There are several areas where a transformation program can deliver desirable benefits. In my view there could be 5 big areas crucial to future sustainability and growth of the business. These are being: faster, flexible, detailed, accurate and efficient.
These cannot we achieved by the deployment of systems and tools alone. They require a structured plan of implementation with a likely complex transitional process moving from the current to the new. In the end, the real test of a successful transformation, will be measured on how effective the deployments have been in improving business performance and its sustainability.
How would a transformation program get started?
Often it is the CEO that wakes up and starts the process, known as the Top Down approach. But there are some case where we have seen a Bottom Up approach, where small ideas have developed in to something big. Whilst these cases are less common they could be the more robust long term success stories as they engage the broad base stakeholders earlier in the change process.

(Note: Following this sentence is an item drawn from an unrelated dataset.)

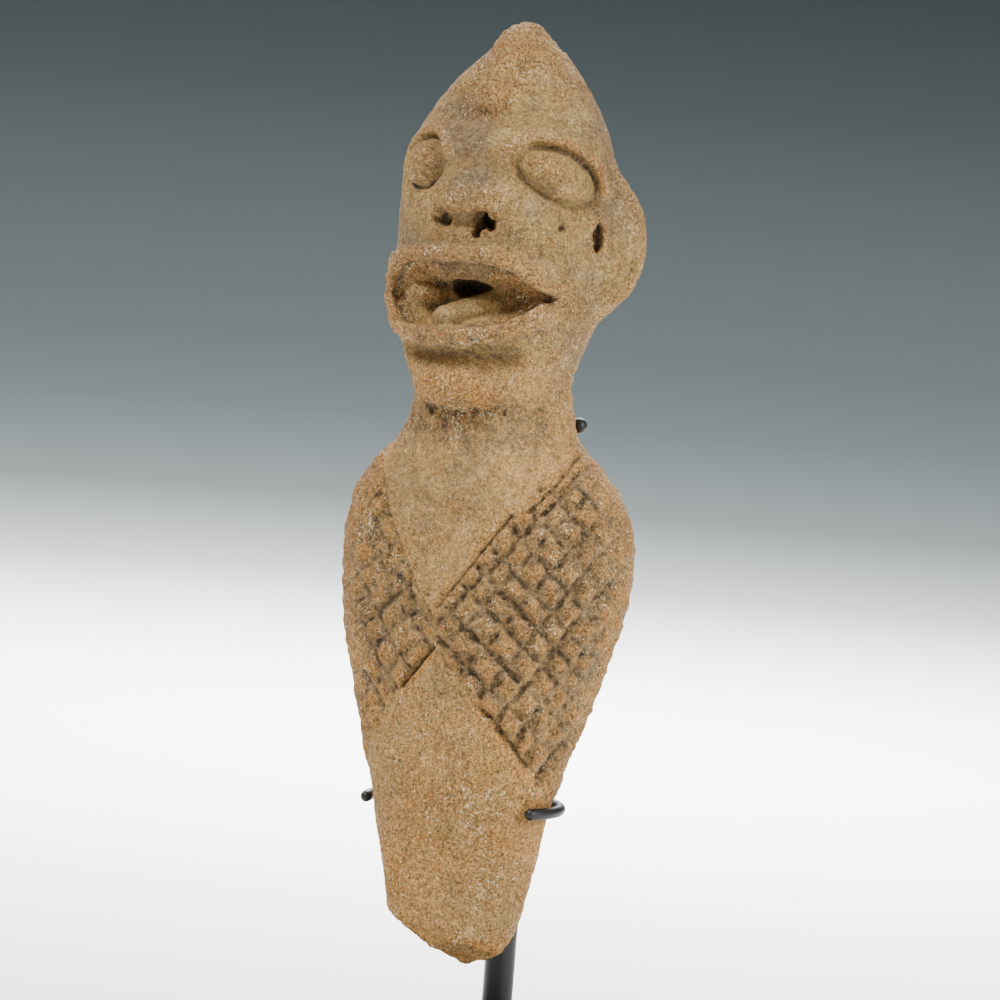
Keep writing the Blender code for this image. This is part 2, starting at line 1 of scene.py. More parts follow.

However whether is a Top Down start or a Bottom Up start, they all have a common denominator – Organisational Business Culture.
This is what its all about – having the Vision, Strategy, People, Resources and Processes that together form the Enablers is a foundation necessary to work from. But not forgetting that the end game is also about achieving the Results around the crucial focus areas of– Customer Satisfaction , Financial Performance, People Engagement & Social Responsibility.
This a typical program based around Total Quality Management (TQM) principles, that has been deployed successful across many industries since late 80’ and 1990’s. And I believe still very relevant in the context Industry 4.0 and Supply Chain 4.0. Such a program is fundamental to forming and developing an organisational business culture that can digest change, implement transformational programs and strongly mitigate the disruptive factors. This is how a sustainable business program could be achieved.
Supply Chain 4.0 is the a proposed approach in which critical functions supports the organisation impacted by Industry 4.0 – coping with rapid changes and disruptions. It may not be the only one, but it is starting point.
Put in very simple terms, the objective of the supply chain function is to match supply to demand. But we all know that this a great challenge.
The constraints that we are faced with are many. But 3 stand out as the crucial ones which if mastered could be a game changer in our transformational plan. Dealing with – the uncertainty and accuracy to forecast demand, the production flexibilities to support changes in demand, and improving the synchronisation links between supply chain players. These are the big clusters of attention where digital solutions would deliver significant improvements if effectively deployed.
There are a lot of papers written on the digital transformation benefits, challenges, applications and case studies. They are all very enlightening and informative. And just like my short paper, every piece helps us to form a clearer picture of what digital transformations is about – by wearing a state-of-the-art digital watch that that tracks all our critical health parameters, does not mean that we are digitally transformed per se. If we do not use the digital information output to improve our health, then we have not benefited from the digital technology that we have invested in.
The need to embrace a digital transformation program must be for many a mandatory path to secure a sustainable future. Such a transformation program, whilst technology driven, can only be enabled by a visionary CEO, supported a business culture that accepts change and empowered by the whole organisation to develop and execute the transformation.
The TQM journey has been successfully achieved by many and I assure you that it is a most exhilarating experience. But many more need to challenge themselves to drive change from Bottom Up and seek the necessary collaboration from your colleagues to support and share the journey. That is how a digital transformation can gain traction and be successfully deployed.